Quotas. I suppose it keeps writers on track toward a particular word count goal, but a total word count has nothing to do with how complete a manuscript is.
“Hey, are you really putting those pictures in my post?” my writer asks from her recliner in the corner of her writing office.
“Are you really going to keep writing today, love?”
“Do I get wine and chocolate if I do?”
I narrow my eyes at her. “Do you get wine and chocolate whenever you hit your daily word quota?”
“I get chocolate.”
“You get chocolate anyway because of the pandemic, right?”
“You’re such a spoil-sport. You know what would really be good incentive? The good chocolate. I mean, the really good chocolate, not just the Dove Dark Chocolate and Sea Salt Caramel chocolate. And Moon Man.”
Beer over wine? I suppose, considering she doesn’t spring for the good wine unless it’s an occasion, like her book release or three days alone with her writing. “Get to the end first, love.”
“You’re supposed to show me the prize and then tell me to go for it.”
I lean back in the desk chair. She’s got the foot-rest out on the recliner on the other side of the office, fuzzy slippers, sweatpants–not that she wears anything else while working from home, and her NaNoWriMo sweatshirt.
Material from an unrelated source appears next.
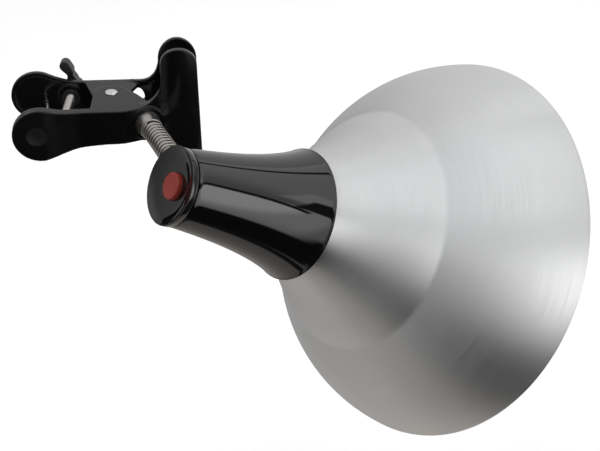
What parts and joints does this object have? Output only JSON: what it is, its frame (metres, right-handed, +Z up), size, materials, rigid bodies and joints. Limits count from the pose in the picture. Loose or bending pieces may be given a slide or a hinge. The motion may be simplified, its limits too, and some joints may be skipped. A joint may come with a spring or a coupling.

Her hair’s gotten longer, and she substitutes herbal tea these days for coffee in the afternoon.
Cute. In a stay-at-home-while-writing kind of way.
“Admit it. I’m adorable.”
I stare at her until she raises an eyebrow and focuses on her laptop again. I won’t admit it.
Not to her, anyway. She’d bring that up as often as possible, especially when she’s struggling to write, as if it would distract me.
. . . . . . . .
Where was I? Oh, yes, my writer and NaNo. I have to admit I’m impressed with her dedication. She has been hitting the daily quota, but not her quota. Good enough, I guess, though I know she can do better. Has done better in the past.
Now, if she can finish most of the story in the next two weeks, it would be a major accomplishment.
“Geez, thanks for the vote of confidence,” she quips from across the office. “Nice to know my Muse is such a wellspring of reassurance.”
“You know I’m right, love. How many times in the past 15 years with over 15 NaNo sessions, both November and other times, have you actually gotten to the end of the story in 30 days?”
She frowns at me. “Twice. Maybe. But I usually finish two weeks after NaNo ends.”
True enough. “Back to writing, love. I’ll see what I can do about your lager.”
“Make sure you wear a mask, even if you can’t get COVID. At least don’t bring it back to me.”